Overall, the researchers found, the factors that did increase the risk of violent behavior had pretty small effects. Based on the findings, they say, future research should probably look at groups of risk factors, rather than focusing on a single one.

A lot of media attention tends to get focused on individual factors, like playing violent video games, Ferguson noted, even when there’s no evidence that they’re connected with violent behavior.

He and his colleagues investigated the interplay among various risk factors for violent behavior by looking at 603 children 10 to 14 years old and their parents or guardians. Most of the children were Hispanic. Fifteen percent of the children said they had committed non-violent crimes, while 12 percent said they had taken part in violent criminal behavior.

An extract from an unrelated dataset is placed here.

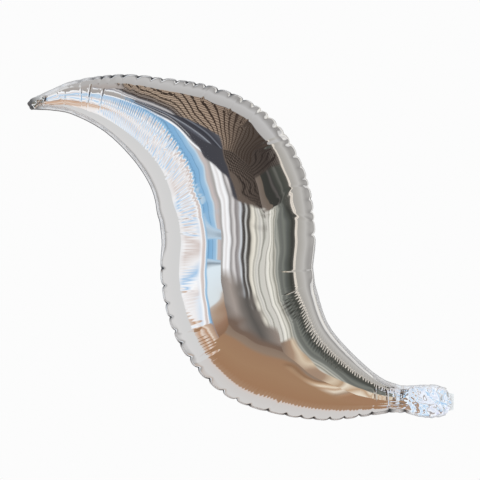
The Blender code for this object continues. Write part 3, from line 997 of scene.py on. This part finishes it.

As mentioned, the strongest risk factors for violent behavior were depression and having delinquent peers, the researchers found. Others included a parent’s psychological abuse of a partner, antisocial personality, negative relationships with adults, and family conflict.

Based on the findings, Ferguson said it probably makes sense to target programs to prevent youth violence at “depressed kids who are hanging out with other kids who are probably in the same boat.”

The good news, he added, is that youth violence has been going down in the US since the late 1960s. “Things are improving for youth globally for the most part, contrary to what most people think today,” Ferguson said.